Frequently asked questions about São Jorge Castle
Is São Jorge Castle worth the €15 entry fee?
For most visitors, yes. The battlements walk, the views across Lisbon, and the archaeological site give you 2+ hours of content. The peacocks are a bonus. If you hold a Lisboa Card, you are not paying the extra €15 anyway. The main reason to skip it would be if you have only one day and prefer to spend it in Belém.
Can you walk around the castle walls?
Yes. The covered walkway runs along the main curtain wall and all 11 towers. It is the highlight of the visit — you can walk completely around the inner fortification at battlement level. Some sections have steps; all sections are narrow. Not suitable for large prams.
Are there free viewpoints near the castle?
Yes. Largo das Portas do Sol (at the east end of Alfama, stop for tram 28) and the Miradouro da Graça (15 minutes’ walk north from the castle) both have panoramic views comparable to the castle and are free. The castle adds the archaeological context and the battlements access.
Does tram 28 go to the castle?
Tram 28 stops at Largo das Portas do Sol, about 300 m from the castle’s east entrance. It does not go to the main (north) entrance. The walk from Portas do Sol is easy and mostly flat. See the tram 28 guide for the full route.
Can you bring a buggy or wheelchair to São Jorge Castle?
The outer grounds are accessible. The battlements walkway is not wheelchair accessible due to steps and narrow passages. The archaeological site is partially accessible. Call ahead (+351 218 800 620) to confirm current conditions if you have specific requirements.

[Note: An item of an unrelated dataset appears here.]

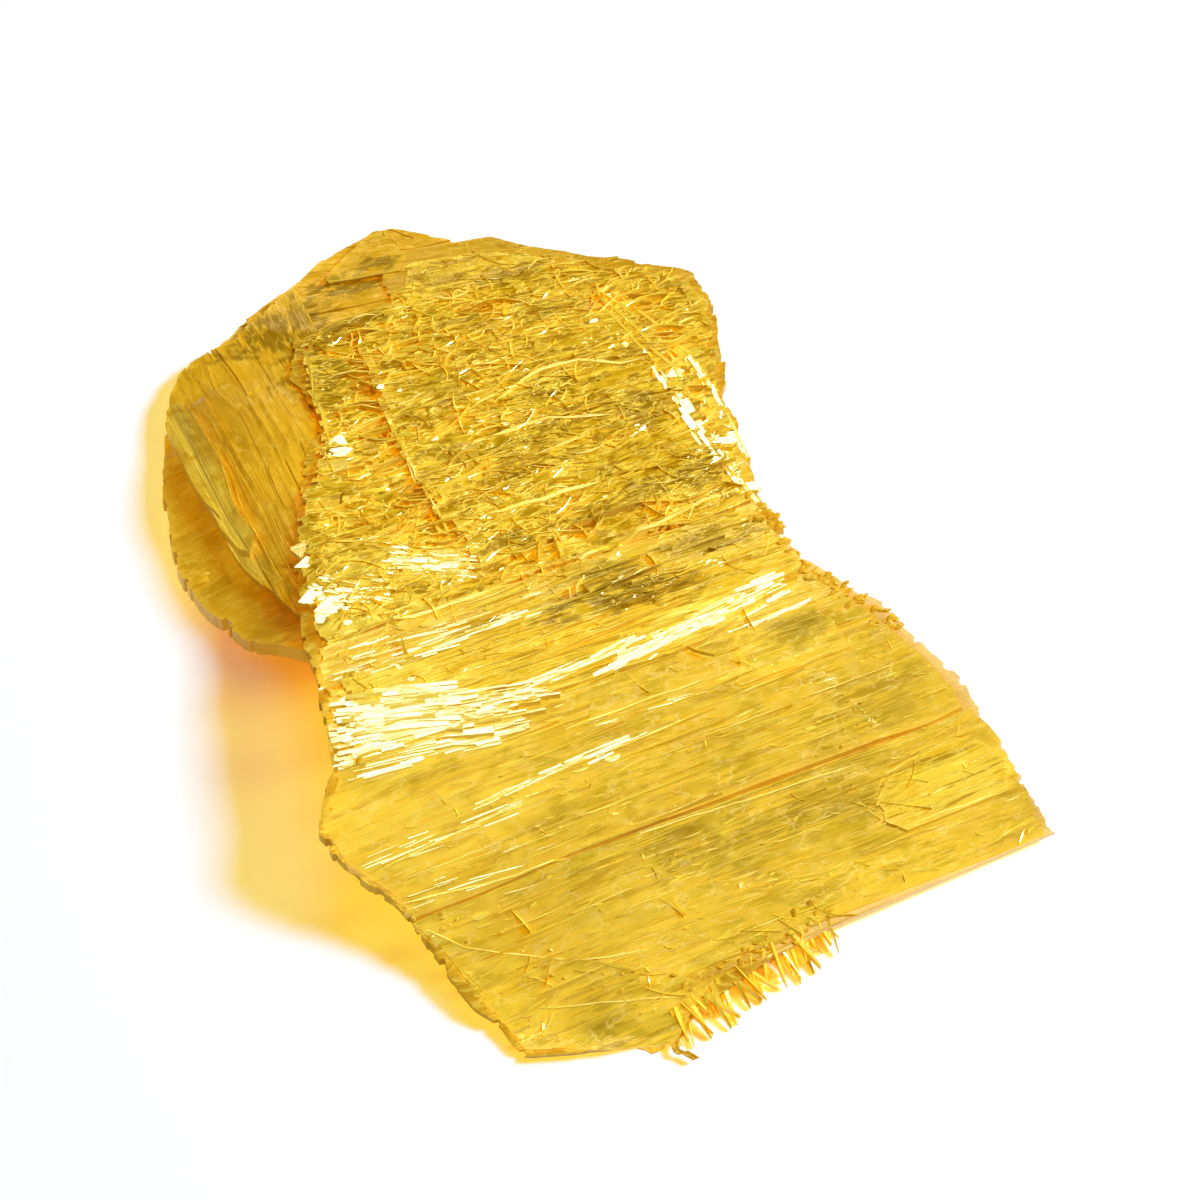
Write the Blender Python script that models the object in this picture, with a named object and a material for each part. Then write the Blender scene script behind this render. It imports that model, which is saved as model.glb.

What is the peacock situation?
The castle grounds are home to a small population of free-roaming peacocks. They are present year-round. In spring the males display. They are not tame but are accustomed to people. Keep children at a respectful distance.
Is there anywhere to eat inside or near the castle?
One café/bar inside the castle walls, basic snacks and drinks at tourist prices. Better options: the restaurants along Largo das Portas do Sol (Chapitô has a terrace with views), or walk down to Alfama proper for more authentic and better-priced options.